Wall Street Journal
Bipartisanship isn’t dead, even when it comes to streamlining regulation. Sens. James Lankford (R., Okla.) and Kyrsten Sinema (D., Ariz.) have introduced two bills with surgical fixes to the regulatory process—one to promote public engagement; the other, a review of existing regulations with an eye toward changing course if they aren’t working. Presidents from both parties have pursued both objectives with uneven results, so a legislative fix would be salutary.
Government agencies have long been required to seek public comment on regulatory proposals. Yet the opportunities for public engagement often come after agencies have invested time and energy in researching problems and potential solutions, analyzing alternatives, and justifying their preferences within the agency and during interagency review. They may become locked into their proposals and less receptive to modifications, let alone dramatically different approaches.

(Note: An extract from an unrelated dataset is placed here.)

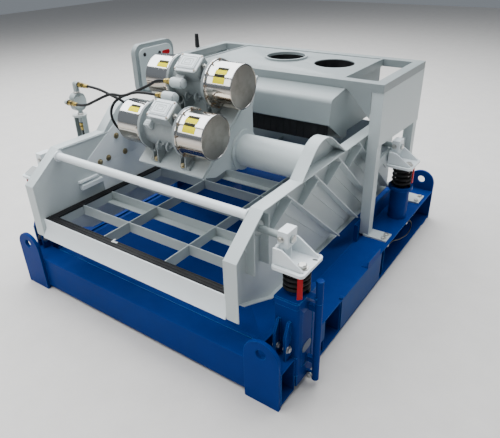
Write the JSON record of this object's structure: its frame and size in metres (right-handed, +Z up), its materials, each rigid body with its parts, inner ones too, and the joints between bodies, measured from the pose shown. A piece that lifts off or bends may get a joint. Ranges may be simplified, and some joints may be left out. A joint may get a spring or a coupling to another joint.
{
  "type": "linear vibrating screen",
  "caption": "Linear vibrating screen on a blue lifting skid: sprung grey basket with grid deck, paired vibration motors and a feed box over its rear.",
  "frame": {"origin": "middle of the ground footprint of the skid, on the ground", "axes": "+X right seen from the discharge end, +Y from the discharge end to the feed box, +Z up"},
  "size_m": [1.943, 2.08, 1.3242],
  "materials": {
    "blue_paint": "gloss deep blue enamel on steel",
    "grey_paint": "light grey satin enamel on steel",
    "motor_paint": "light grey enamel on cast iron",
    "black_rubber": "matt black",
    "polished_steel": "polished stainless sheet",
    "zinc_steel": "yellow zinc plate",
    "machined_steel": "machined steel",
    "brass": "plain brass",
    "black_plastic": "moulded black",
    "cable_jacket": "black rubber jacket"
  },
  "bodies": {
    "skid": {"front_beam": "blue_paint", "rear_beam": "blue_paint", "left_rail": "blue_paint", "right_rail": "blue_paint", "rail_panels": "blue_paint", "mud_pan": "blue_paint", "lifting_lugs": "blue_paint", "left_front_post": "blue_paint", "right_front_post": "blue_paint", "rear_posts": "blue_paint", "jack_bodies": "blue_paint", "rear_springs": "black_rubber", "feed_box_frame": "grey_paint", "feed_tank": "grey_paint", "feed_box_legs": "grey_paint", "feed_end_panels": "grey_paint", "feed_curtain": "black_rubber", "control_box": "grey_paint", "control_box_lid": "grey_paint", "conduit_post": "grey_paint", "conduit_glands": "brass", "frame_bolts": "zinc_steel", "earth_lugs": "zinc_steel", "conduit_cable": "cable_jacket", "earth_lead": "cable_jacket"},
    "lift_columns": {"lift_columns": "blue_paint", "jack_rods": "blue_paint", "front_springs": "black_rubber"},
    "front_brackets": {"front_brackets": "grey_paint", "front_bracket_bolts": "zinc_steel"},
    "rear_brackets": {"rear_brackets": "grey_paint", "rear_bracket_bolts": "zinc_steel"},
    "basket": {"left_side_plate": "grey_paint", "right_side_plate": "grey_paint", "side_ribs": "grey_paint", "front_tube": "grey_paint", "torque_tube": "grey_paint", "motor_saddle": "grey_paint", "deck_grid": "grey_paint", "deck_seal": "black_rubber", "discharge_lip": "grey_paint", "back_plate": "grey_paint", "pivot_pins": "zinc_steel", "wear_plates": "grey_paint", "basket_bolts": "zinc_steel", "front_motor_housing": "motor_paint", "rear_motor_housing": "motor_paint", "motor_covers": "polished_steel", "motor_box_lids": "motor_paint", "motor_glands": "brass", "motor_bearings": "machined_steel", "front_motor_cable": "cable_jacket", "rear_motor_cable": "cable_jacket"},
    "front_rotor": {"front_motor_rotor": "machined_steel"},
    "rear_rotor": {"rear_motor_rotor": "machined_steel"},
    "gate": {"gate_lever": "machined_steel", "gate_grip": "black_plastic"}
  },
  "joints": [
    {"name": "deck_vibration", "type": "slide", "parent": "skid", "child": "rear_brackets", "axis": [0, -0.7071, 0.7071], "range_m": [-0.003, 0.003], "stiffness_N_per_m": 1500000, "deforming": ["rear_springs", "front_springs"]},
    {"name": "deck_tilt", "type": "hinge", "parent": "rear_brackets", "child": "basket", "pos_m": [0, 0.547, 0.685], "axis": [-1, 0, 0], "range_deg": [0, 5]},
    {"name": "front_bracket_level", "type": "hinge", "parent": "basket", "child": "front_brackets", "pos_m": [0, -0.818, 0.745], "axis": [-1, 0, 0], "range_deg": [-5, 0]},
    {"name": "front_lift", "type": "slide", "parent": "skid", "child": "lift_columns", "axis": [0, 0, 1], "range_m": [0, 0.1205]},
    {"name": "front_rotor_spin", "type": "hinge", "parent": "basket", "child": "front_rotor", "pos_m": [0, -0.588, 0.997], "axis": [1, 0, 0], "continuous": true},
    {"name": "rear_rotor_spin", "type": "hinge", "parent": "basket", "child": "rear_rotor", "pos_m": [0, -0.35635, 1.18126], "axis": [1, 0, 0], "continuous": true},
    {"name": "gate_swing", "type": "hinge", "parent": "skid", "child": "gate", "pos_m": [-0.796, 0.56, 1.01], "axis": [-1, 0, 0], "range_deg": [0, 50]}
  ],
  "couplings": [
    {"joint": "front_bracket_level", "follows": "deck_tilt", "ratio": -1},
    {"joint": "front_lift", "follows": "deck_tilt", "m_per_rad": 1.365},
    {"joint": "rear_rotor_spin", "follows": "front_rotor_spin", "ratio": -1}
  ]
}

The Early Participation in Regulations Act would require agencies to issue advance notices of proposed rule-making for significant regulations. Agencies would use these notices to share their early thinking on whether a problem requires a regulatory solution and what the options are. They could gather input from knowledgeable entities on what direction to take, available data, models, etc., before framing decisions or establishing positions.

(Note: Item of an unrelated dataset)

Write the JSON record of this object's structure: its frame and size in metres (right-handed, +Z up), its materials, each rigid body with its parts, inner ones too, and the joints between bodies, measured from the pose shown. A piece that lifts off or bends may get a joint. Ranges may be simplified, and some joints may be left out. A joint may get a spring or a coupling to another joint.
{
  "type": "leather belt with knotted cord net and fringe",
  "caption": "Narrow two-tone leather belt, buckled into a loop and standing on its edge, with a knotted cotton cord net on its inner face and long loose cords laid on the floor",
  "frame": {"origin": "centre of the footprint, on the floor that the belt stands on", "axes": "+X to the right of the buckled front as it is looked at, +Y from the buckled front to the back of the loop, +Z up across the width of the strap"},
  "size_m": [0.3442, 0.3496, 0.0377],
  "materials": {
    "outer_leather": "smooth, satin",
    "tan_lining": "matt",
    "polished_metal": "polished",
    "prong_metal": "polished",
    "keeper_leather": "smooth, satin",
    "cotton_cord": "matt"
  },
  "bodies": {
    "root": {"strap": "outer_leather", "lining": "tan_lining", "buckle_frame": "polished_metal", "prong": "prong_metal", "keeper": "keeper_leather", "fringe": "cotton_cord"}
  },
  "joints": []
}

If an agency takes this step at the outset of its internal deliberations, it should not slow the rule-making process. To the extent the advance-notice process invites input on deliberations that would otherwise have taken place behind closed doors, it may make the overall rule-making process more efficient.
Meanwhile, retrospective evaluation has a long tradition in the private sector and in programs financed through the fiscal budget, but it has gotten little traction in the regulatory arena. The Setting Manageable Analysis Requirements in Text Act—the Smart Act—would address that problem by requiring agencies to include in major regulations a framework for measuring effectiveness and to incorporate plans for gathering the information necessary for an ex post evaluation. Planning for retrospective review when the agencies (and commenters) are in the process of developing the final rule would focus their attention on how to evaluate a rule’s ultimate costs and benefits at a time when the rule (and its alternatives) are foremost in their minds. After 10 years, agencies would be expected to assess the rule’s outcomes, evaluate how well it is accomplishing its objectives, and determine whether it could be modified to achieve better results.
The Smart Act would ensure not only that existing major regulations are evaluated, but that new major rules facilitate such evaluation in the future. It focuses not only on reducing regulatory burdens, but also on improving outcomes by subjecting regulations to rigorous evaluation and feedback. The bill would create an evaluation mind-set and a mechanism by which agencies would learn lessons and apply them to improve future rules
The two bills offer modest yet important changes to current rule-making practices. If enacted, they could make regulatory decisions more transparent and accountable, leading to improved outcomes for the American people.